See failed symbiosis when Jay and Lola emerge as Bonnie and Clyde. They light a mercurial trail of screaming matches, finger bangs, and earnest displays of vulnerability.
Summer Camp
Source: Cheat Sheet
Summer camp evokes nostalgia, bullying, horniness, self-hatred, body dysmorphia, kissing in the woods, and awkward camp counselors we all want to strangle. Big Mouth serves it all. Mortifying public humiliation finds Nick in season four's first arc at camp. Nick fails to shower after a series of disgusting interludes, and thereby earns the moniker "Soup" for his stinky must. He and Andrew are powerfully divided by this, the Missy kissy baggage of season three (watch your recap), and by Andrew's increasing intimacy with camp buddy Seth Goldberg (a pitch-perfect Seth Rogen).
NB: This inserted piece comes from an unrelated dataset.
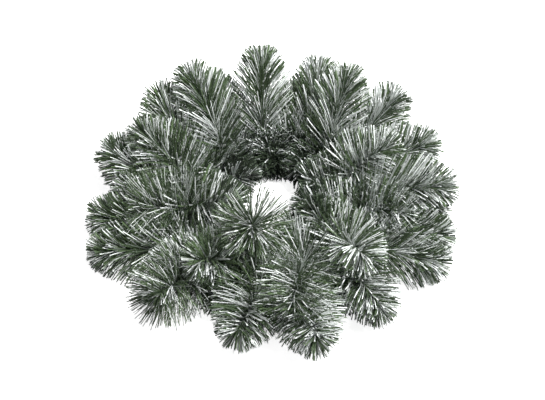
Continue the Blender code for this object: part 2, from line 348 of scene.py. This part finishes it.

Balls pop. John Oliver's cameo flops. Poop angrily prairie dogs out of Andrew's asshole until Nick and he can grow together again.
Speaking of growth--a satisfying round of representational snaps for the show's depiction of a newly trans female Gabe, voiced by Josie Totah, on hormone blockers returning to camp in her new identity. All the characters must reckon with their limitations in connecting with Gabe. Like the constipation riddling Andrew's butthole, we are forced to exit camp through visceral change.
Tito, the Anxiety Mosquito
Source: Cheat Sheet
Along with the satisfying emotional antics of a summer camp setting, season four brings us the terrifyingly spot-on Maria Bamford as Tito, the Anxiety Mosquito. The ever-buzzing insistent voice of self-sabotage that slaughters your confidence with a sense of perennial paranoia and despair. Andrew is has OCD, Jessi sips a vicious cocktail of Tito's tension and with the Depression Kitty's sadistic ennui, Nick's "Soup" sadness and future self fear sucks at him always.
Like the trauma so ensnared at the heart of every season of Big Mouth, we are often stuck in our worst moments with Tito. We hope to abandon the fragile little fears that would define and freeze us in childhood. Buzz, buzz silly loser. Do you dare to be happy?
Big Mouth uses its bold and ballsy magic realism frame, with shenanigans mired in emotional exaggeration, to free you from your past-tense pain through present-tense pleasure.